REQUIREMENTS:
Find how many lines in the material contain "this"; your answer should be that number alone.

Object modeling scripts:
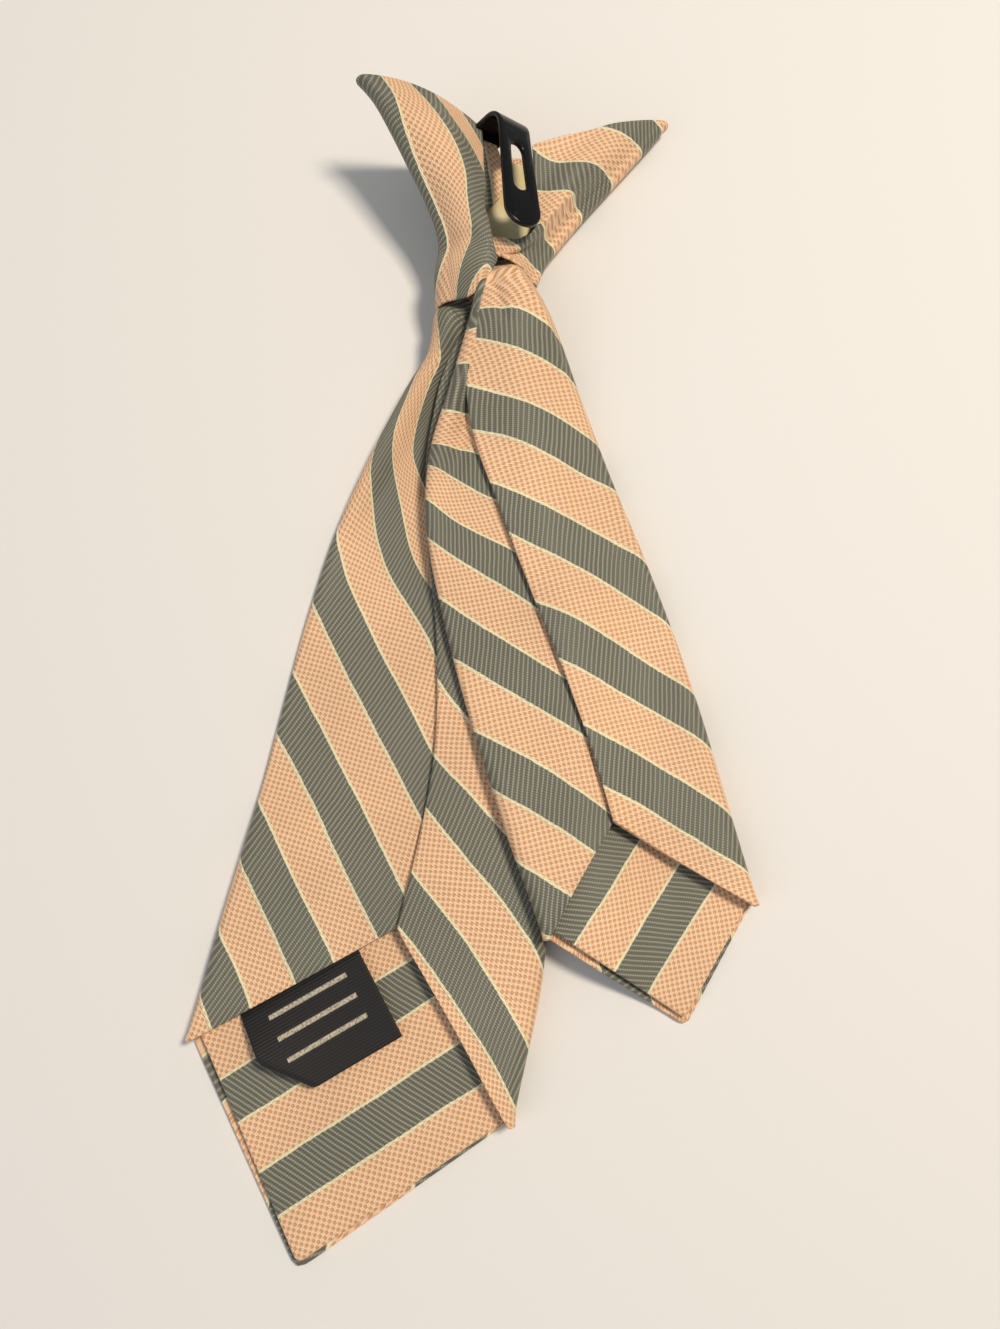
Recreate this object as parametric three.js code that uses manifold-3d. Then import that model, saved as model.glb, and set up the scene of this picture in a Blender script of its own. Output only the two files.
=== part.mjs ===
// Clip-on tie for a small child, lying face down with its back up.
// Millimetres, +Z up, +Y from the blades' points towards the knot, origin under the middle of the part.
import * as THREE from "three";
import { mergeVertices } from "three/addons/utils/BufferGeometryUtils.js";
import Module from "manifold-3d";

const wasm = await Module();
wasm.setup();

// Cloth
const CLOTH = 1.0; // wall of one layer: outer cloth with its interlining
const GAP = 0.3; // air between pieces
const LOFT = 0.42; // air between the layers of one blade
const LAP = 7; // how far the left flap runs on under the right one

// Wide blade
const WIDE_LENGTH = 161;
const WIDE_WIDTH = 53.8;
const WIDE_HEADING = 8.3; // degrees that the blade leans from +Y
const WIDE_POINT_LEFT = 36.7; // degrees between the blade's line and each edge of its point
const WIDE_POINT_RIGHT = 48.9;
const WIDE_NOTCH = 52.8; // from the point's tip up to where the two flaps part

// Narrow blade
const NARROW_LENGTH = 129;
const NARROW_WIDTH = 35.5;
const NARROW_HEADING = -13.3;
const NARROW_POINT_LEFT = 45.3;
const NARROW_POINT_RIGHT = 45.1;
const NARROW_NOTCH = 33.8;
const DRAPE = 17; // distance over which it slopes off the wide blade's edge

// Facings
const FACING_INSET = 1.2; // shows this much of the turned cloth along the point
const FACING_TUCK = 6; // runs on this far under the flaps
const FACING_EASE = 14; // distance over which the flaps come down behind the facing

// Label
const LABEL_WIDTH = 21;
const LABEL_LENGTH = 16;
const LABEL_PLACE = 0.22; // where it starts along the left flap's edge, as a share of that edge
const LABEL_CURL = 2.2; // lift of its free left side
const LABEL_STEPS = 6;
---
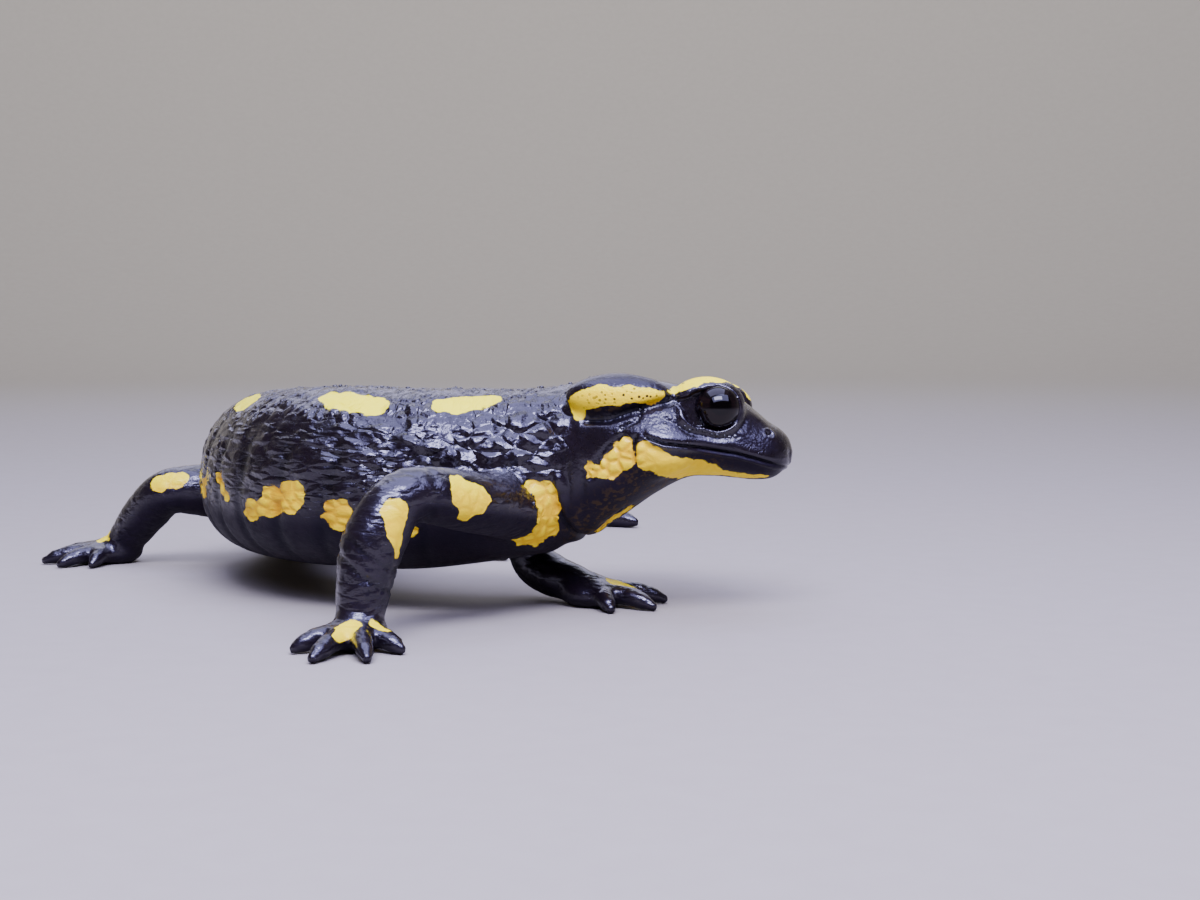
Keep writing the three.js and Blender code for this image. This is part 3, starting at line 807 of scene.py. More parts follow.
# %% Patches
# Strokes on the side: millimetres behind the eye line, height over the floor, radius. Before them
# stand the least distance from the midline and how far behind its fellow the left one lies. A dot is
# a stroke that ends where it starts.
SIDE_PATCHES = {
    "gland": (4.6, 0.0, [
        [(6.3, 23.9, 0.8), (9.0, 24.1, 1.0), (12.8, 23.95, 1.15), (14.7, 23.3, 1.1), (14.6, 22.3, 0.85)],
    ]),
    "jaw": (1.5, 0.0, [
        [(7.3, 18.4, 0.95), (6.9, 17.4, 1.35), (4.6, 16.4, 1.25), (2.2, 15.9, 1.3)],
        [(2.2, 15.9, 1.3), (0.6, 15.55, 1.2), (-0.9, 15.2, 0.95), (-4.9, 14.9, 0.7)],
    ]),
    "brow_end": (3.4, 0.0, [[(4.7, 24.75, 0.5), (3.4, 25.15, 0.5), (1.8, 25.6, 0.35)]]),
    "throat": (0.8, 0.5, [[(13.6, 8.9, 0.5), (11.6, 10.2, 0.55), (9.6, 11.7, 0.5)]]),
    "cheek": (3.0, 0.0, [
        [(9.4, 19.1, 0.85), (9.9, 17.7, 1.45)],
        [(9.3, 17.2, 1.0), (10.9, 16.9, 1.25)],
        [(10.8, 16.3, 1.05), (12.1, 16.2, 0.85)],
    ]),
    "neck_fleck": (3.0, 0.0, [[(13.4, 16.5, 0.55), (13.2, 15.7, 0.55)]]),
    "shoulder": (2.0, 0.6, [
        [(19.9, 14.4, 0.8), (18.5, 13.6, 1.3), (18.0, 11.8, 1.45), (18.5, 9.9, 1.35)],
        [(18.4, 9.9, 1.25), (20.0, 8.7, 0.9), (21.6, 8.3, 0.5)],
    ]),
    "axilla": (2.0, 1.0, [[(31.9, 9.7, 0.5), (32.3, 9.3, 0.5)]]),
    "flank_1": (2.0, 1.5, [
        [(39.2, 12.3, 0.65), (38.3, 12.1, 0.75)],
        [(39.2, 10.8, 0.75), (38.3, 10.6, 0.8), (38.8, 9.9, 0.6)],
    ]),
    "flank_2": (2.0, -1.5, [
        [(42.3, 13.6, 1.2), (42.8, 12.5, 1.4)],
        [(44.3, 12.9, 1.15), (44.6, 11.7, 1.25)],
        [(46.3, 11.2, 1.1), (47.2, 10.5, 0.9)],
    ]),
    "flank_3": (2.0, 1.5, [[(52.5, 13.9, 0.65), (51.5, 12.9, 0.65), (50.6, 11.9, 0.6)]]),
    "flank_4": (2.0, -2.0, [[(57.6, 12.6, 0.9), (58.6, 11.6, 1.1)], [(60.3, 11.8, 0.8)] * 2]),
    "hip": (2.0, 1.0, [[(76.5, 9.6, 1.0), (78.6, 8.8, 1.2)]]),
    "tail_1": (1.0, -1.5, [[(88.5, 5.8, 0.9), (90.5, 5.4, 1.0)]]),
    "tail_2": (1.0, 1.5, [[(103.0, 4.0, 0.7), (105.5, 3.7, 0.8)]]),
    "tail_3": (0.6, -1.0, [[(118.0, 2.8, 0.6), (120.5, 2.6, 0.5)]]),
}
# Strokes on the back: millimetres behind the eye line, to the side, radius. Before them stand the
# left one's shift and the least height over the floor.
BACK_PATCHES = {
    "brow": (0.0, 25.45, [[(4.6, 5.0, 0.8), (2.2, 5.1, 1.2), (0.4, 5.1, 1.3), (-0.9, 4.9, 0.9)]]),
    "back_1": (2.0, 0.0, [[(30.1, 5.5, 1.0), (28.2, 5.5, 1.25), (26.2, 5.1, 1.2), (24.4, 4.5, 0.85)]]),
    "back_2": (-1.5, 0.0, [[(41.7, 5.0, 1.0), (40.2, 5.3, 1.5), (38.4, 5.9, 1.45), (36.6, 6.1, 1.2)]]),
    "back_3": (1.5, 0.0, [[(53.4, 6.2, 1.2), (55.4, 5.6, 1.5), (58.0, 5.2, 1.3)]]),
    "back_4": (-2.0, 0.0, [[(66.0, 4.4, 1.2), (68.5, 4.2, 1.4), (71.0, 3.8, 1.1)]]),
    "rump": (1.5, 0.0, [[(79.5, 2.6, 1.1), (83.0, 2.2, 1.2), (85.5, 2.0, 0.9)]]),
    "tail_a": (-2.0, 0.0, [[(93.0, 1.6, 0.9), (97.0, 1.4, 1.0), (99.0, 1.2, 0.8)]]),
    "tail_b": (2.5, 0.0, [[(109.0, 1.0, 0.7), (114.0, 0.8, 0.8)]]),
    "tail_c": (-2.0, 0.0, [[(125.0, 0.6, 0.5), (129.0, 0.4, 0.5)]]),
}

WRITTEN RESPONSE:
4